Avi Wigderson, Complexity Theory Pioneer, Wins Turing Award
The prolific researcher found deep connections between randomness and computation and spent a career influencing cryptographers, complexity researchers and more.
For more than 40 years, Avi Wigderson has studied problems. But as a computational complexity theorist, he doesn’t necessarily care about the answers to these problems. He often just wants to know if they’re solvable or not, and how to tell. “The situation is ridiculous,” said Wigderson(opens a new tab), a computer scientist at the Institute for Advanced Study in Princeton, New Jersey. No matter how hard a question seems, an efficient way to answer it could be hiding just out of reach. “As far as we know, for every problem that we face and try to solve, we can’t rule out that it has an algorithm that can solve it. This is the single most interesting problem for me.”

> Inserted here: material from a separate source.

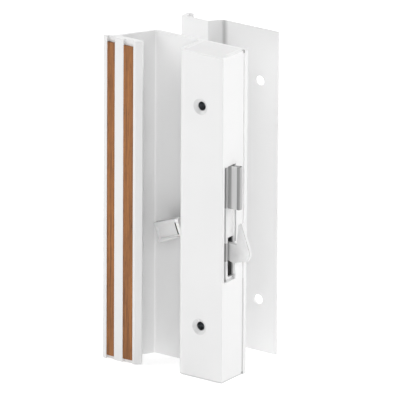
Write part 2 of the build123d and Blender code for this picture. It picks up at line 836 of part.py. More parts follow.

Today Wigderson was named the winner of the A.M. Turing Award(opens a new tab), widely considered one of the top honors in computer science, for his foundational contributions to the theory of computation. Wigderson’s work has touched nearly every area of the field. His colleagues, collaborators, and mentees say he consistently finds unexpected bridges between disparate areas. And his work on randomness and computation, starting in the 1990s, revealed deep connections between mathematics and computer science that underlie today’s investigations.